■ **JOB**
Each line from the one containing "module jar() color(JAR_GLAZE)" through the one containing "before = set(bpy.data.objects)" must be echoed exactly, endpoints included, and every other line omitted.

■ **MATERIAL**
▽

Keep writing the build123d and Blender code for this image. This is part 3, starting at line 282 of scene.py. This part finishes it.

△
▽

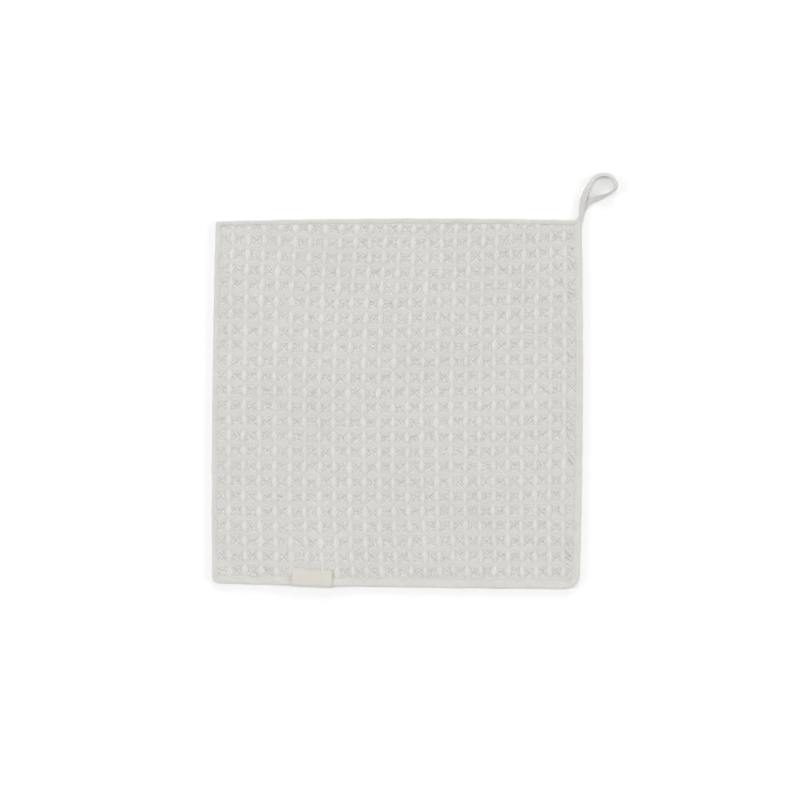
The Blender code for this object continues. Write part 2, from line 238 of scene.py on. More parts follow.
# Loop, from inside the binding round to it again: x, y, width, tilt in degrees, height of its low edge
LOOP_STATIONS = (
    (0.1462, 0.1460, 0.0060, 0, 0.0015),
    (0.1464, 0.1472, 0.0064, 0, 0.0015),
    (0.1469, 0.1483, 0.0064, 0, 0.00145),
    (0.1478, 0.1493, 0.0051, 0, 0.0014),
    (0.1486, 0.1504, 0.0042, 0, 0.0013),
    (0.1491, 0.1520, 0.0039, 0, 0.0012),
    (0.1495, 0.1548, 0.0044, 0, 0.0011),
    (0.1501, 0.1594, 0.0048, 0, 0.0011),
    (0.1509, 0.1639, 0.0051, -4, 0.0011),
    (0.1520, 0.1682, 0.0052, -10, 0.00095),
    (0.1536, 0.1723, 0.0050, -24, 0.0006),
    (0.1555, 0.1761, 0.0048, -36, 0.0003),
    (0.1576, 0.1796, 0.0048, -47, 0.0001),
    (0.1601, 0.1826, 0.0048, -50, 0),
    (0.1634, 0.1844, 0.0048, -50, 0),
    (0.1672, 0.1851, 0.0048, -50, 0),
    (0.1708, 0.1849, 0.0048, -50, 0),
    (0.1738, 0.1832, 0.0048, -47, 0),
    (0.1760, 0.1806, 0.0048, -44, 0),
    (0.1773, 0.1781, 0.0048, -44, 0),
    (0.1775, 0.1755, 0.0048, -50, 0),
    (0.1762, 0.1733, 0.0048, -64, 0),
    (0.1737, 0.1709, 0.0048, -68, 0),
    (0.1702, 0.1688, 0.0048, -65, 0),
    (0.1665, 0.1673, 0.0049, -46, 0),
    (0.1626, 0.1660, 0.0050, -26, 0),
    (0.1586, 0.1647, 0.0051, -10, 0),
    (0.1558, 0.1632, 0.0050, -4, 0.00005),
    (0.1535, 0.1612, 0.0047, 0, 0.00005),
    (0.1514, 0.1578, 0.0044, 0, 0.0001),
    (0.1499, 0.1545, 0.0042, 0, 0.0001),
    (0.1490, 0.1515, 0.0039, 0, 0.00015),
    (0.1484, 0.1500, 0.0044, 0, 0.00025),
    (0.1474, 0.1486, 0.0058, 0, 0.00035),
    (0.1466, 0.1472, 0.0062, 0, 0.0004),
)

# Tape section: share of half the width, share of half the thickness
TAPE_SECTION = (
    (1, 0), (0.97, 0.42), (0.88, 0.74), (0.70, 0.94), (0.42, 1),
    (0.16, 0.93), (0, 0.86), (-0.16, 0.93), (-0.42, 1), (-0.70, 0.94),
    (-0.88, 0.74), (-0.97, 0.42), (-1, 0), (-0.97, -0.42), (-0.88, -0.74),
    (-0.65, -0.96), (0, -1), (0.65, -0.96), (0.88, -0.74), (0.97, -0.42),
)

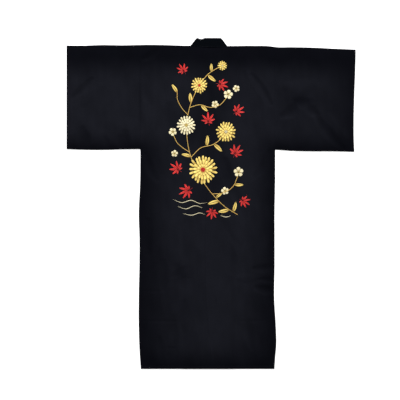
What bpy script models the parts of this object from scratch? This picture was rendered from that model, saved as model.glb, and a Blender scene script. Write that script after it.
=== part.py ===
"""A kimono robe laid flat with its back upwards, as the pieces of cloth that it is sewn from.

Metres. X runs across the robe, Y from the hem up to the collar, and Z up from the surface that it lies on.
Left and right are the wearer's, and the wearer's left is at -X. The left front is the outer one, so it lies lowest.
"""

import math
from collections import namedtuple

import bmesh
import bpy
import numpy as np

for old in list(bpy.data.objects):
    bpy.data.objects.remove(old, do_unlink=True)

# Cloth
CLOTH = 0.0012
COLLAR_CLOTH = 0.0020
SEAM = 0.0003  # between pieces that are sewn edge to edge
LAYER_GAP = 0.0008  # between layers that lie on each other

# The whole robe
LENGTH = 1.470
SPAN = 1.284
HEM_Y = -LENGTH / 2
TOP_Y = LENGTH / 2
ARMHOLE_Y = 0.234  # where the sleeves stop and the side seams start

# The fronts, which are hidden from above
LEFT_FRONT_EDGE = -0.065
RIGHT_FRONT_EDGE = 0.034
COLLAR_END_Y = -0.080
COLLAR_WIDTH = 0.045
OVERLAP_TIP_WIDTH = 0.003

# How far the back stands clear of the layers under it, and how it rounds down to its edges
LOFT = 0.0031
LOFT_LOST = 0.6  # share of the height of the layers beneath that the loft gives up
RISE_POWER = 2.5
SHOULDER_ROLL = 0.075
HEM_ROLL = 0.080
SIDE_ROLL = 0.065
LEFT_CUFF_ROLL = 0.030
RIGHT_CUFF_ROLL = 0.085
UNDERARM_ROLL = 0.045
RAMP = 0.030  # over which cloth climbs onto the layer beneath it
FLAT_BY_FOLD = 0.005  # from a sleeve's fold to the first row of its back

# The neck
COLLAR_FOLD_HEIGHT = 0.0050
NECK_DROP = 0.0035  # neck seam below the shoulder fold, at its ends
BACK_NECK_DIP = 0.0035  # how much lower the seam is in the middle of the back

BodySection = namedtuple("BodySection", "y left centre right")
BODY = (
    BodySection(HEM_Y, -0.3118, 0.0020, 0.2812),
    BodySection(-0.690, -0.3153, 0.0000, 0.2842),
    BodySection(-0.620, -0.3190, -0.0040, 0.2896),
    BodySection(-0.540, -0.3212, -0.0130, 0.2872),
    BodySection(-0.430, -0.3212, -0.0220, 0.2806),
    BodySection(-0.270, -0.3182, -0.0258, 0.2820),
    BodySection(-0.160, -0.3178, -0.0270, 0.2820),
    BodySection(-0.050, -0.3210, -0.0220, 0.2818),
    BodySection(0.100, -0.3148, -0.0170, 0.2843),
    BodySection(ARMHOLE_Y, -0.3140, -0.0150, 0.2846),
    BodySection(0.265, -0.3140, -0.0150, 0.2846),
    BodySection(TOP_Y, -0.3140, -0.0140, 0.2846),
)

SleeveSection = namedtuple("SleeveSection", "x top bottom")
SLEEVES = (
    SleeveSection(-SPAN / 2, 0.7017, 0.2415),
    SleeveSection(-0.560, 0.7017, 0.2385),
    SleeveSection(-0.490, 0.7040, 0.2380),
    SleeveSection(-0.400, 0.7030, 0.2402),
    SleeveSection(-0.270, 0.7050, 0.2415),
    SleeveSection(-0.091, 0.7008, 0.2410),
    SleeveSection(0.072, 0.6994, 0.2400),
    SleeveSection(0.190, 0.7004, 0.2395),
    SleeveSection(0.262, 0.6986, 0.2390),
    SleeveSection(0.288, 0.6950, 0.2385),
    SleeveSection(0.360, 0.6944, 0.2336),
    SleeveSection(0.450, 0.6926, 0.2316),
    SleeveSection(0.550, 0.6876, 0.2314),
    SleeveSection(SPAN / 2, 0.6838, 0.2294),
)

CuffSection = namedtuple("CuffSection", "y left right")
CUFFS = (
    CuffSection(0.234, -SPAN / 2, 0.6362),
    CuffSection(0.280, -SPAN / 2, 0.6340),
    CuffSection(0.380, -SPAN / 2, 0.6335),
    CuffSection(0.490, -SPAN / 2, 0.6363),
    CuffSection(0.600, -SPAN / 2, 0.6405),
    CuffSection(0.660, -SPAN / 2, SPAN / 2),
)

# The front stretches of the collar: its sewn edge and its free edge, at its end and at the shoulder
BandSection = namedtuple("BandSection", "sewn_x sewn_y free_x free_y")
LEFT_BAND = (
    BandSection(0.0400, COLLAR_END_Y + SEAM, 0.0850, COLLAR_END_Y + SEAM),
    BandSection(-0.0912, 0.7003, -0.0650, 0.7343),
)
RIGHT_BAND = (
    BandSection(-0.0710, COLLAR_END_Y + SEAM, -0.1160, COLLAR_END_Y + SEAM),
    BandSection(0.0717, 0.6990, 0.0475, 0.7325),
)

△
▽

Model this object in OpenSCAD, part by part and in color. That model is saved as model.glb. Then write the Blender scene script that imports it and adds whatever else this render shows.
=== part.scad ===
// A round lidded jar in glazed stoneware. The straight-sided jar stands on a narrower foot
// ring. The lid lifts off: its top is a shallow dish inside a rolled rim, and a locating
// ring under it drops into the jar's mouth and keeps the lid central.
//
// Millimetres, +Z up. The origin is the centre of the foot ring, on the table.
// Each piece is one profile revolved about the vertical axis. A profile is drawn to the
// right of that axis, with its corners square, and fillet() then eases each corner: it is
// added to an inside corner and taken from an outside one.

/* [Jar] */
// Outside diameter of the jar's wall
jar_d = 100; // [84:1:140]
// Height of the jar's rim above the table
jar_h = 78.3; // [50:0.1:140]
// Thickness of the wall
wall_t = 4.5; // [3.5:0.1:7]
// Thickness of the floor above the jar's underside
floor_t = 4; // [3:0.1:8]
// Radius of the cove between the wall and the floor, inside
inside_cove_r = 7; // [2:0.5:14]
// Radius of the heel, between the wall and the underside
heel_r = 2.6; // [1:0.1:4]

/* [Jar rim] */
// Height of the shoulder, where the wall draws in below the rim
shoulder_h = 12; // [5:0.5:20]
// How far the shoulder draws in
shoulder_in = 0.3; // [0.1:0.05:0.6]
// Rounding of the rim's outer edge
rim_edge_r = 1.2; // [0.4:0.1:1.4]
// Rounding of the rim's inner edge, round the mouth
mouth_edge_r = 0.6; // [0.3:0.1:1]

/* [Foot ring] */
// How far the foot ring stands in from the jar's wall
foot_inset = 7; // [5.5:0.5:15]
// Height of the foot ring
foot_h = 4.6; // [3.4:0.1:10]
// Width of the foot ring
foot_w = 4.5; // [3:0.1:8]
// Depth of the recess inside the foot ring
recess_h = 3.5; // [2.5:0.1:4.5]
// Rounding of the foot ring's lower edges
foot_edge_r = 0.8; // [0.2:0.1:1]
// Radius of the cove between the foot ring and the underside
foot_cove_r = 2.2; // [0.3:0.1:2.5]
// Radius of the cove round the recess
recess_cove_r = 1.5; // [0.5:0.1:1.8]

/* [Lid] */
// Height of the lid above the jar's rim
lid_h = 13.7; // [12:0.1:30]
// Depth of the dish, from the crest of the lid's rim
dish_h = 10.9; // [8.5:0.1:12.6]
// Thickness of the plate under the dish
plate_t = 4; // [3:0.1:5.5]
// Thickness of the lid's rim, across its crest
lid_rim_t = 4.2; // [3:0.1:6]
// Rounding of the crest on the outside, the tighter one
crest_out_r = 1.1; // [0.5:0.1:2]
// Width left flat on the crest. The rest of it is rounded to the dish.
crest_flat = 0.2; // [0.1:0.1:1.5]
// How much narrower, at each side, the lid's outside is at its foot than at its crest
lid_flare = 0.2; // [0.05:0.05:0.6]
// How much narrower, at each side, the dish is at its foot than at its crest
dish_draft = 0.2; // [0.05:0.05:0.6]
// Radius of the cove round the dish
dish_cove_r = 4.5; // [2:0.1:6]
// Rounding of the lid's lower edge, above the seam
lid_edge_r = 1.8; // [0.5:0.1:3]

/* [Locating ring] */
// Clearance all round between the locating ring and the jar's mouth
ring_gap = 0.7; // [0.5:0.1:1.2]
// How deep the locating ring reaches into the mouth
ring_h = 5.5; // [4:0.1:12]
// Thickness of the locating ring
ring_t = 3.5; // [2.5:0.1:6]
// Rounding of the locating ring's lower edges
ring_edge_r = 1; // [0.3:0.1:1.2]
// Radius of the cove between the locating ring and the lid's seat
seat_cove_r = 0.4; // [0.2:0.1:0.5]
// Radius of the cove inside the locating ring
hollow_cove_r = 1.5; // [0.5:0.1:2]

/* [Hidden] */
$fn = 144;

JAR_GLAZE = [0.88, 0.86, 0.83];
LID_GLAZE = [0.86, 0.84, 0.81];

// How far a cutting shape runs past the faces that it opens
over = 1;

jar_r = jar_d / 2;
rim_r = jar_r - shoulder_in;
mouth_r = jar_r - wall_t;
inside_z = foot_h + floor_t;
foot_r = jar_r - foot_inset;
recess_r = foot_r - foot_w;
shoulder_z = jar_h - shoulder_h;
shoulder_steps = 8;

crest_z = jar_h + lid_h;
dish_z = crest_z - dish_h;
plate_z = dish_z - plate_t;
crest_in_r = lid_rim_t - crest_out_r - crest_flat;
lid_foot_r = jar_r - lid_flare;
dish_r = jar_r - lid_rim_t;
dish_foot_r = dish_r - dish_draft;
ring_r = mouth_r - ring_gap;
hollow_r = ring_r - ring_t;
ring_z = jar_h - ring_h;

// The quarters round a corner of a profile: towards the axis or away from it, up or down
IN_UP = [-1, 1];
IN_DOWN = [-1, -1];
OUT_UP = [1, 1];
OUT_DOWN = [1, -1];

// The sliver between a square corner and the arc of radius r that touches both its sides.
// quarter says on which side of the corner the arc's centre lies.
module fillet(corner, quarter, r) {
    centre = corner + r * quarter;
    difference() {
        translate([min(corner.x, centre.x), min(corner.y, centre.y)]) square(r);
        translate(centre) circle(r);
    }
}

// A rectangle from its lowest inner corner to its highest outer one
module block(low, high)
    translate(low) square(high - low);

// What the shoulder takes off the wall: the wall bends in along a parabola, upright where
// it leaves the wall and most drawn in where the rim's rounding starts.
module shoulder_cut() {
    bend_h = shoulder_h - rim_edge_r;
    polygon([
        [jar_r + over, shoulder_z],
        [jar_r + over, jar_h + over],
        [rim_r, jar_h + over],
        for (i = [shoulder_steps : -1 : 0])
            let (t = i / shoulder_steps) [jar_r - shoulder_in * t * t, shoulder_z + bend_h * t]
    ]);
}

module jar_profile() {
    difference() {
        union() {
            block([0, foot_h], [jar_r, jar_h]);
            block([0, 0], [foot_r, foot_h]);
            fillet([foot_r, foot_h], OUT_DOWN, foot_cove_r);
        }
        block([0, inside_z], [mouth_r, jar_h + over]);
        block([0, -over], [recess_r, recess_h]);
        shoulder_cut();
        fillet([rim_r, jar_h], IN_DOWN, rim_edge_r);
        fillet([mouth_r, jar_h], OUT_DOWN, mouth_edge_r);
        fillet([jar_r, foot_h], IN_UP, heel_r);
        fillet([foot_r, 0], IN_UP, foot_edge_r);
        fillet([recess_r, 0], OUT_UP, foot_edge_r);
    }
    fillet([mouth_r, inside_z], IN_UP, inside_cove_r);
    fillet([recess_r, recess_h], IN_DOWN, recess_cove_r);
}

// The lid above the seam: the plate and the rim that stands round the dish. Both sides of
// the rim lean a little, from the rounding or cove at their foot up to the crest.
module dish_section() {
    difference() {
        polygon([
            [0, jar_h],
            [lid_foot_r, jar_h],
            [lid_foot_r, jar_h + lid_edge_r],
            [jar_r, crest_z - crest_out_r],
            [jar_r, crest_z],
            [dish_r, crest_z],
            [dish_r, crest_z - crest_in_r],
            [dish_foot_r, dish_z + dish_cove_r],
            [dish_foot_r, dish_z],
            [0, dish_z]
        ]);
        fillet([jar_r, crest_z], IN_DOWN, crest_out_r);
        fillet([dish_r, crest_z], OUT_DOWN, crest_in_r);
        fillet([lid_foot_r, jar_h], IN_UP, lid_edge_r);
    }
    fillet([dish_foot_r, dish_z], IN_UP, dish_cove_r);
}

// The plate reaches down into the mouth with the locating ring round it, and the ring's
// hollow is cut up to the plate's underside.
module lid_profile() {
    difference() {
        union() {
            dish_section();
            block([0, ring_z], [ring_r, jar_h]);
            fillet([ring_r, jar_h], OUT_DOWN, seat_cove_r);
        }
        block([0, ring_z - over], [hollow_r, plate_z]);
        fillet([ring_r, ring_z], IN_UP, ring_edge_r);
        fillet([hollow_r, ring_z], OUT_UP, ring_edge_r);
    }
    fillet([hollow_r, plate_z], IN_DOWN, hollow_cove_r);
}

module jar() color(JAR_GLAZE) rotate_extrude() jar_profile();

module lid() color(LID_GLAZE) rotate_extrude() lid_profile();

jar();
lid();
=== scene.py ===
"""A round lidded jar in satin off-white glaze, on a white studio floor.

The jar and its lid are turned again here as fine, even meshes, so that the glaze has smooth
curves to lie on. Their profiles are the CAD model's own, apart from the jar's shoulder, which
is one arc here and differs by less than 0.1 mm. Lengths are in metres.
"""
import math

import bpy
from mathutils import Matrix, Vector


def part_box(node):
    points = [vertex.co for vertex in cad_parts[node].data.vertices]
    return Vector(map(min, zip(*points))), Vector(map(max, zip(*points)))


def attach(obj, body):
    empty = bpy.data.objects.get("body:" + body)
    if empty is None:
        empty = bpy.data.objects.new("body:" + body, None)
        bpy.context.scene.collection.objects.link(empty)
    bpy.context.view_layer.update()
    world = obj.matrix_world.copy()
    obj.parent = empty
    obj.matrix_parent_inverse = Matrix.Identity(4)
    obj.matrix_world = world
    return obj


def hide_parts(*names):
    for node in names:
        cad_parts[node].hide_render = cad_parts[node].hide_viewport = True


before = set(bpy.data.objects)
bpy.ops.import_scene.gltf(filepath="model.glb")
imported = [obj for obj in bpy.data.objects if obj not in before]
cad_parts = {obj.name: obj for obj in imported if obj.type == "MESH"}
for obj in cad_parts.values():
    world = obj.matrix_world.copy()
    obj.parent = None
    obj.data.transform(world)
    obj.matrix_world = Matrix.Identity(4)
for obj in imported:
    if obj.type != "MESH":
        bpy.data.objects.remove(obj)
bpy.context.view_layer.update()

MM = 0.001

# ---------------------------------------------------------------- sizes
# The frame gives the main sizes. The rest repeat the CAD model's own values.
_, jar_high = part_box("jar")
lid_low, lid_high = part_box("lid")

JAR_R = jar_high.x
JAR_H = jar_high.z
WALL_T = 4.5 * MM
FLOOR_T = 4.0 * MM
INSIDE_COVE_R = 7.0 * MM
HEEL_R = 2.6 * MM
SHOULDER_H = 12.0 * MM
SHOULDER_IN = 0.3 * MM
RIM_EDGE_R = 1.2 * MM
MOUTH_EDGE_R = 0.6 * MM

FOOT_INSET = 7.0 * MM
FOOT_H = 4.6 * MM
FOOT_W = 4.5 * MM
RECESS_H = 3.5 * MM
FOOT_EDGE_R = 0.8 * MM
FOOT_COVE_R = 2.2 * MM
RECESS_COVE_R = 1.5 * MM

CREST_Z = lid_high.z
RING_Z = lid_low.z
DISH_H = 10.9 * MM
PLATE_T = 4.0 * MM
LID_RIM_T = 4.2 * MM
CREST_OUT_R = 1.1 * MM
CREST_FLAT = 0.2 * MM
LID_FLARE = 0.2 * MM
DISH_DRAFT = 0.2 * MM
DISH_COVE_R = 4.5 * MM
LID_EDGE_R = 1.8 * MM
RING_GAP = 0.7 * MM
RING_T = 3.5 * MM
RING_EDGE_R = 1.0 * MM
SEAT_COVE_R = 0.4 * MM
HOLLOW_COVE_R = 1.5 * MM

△

■ **ANSWER FOR THE TASK**
module jar() color(JAR_GLAZE) rotate_extrude() jar_profile();

module lid() color(LID_GLAZE) rotate_extrude() lid_profile();

jar();
lid();
=== scene.py ===
"""A round lidded jar in satin off-white glaze, on a white studio floor.

The jar and its lid are turned again here as fine, even meshes, so that the glaze has smooth
curves to lie on. Their profiles are the CAD model's own, apart from the jar's shoulder, which
is one arc here and differs by less than 0.1 mm. Lengths are in metres.
"""
import math

import bpy
from mathutils import Matrix, Vector


def part_box(node):
    points = [vertex.co for vertex in cad_parts[node].data.vertices]
    return Vector(map(min, zip(*points))), Vector(map(max, zip(*points)))


def attach(obj, body):
    empty = bpy.data.objects.get("body:" + body)
    if empty is None:
        empty = bpy.data.objects.new("body:" + body, None)
        bpy.context.scene.collection.objects.link(empty)
    bpy.context.view_layer.update()
    world = obj.matrix_world.copy()
    obj.parent = empty
    obj.matrix_parent_inverse = Matrix.Identity(4)
    obj.matrix_world = world
    return obj


def hide_parts(*names):
    for node in names:
        cad_parts[node].hide_render = cad_parts[node].hide_viewport = True


before = set(bpy.data.objects)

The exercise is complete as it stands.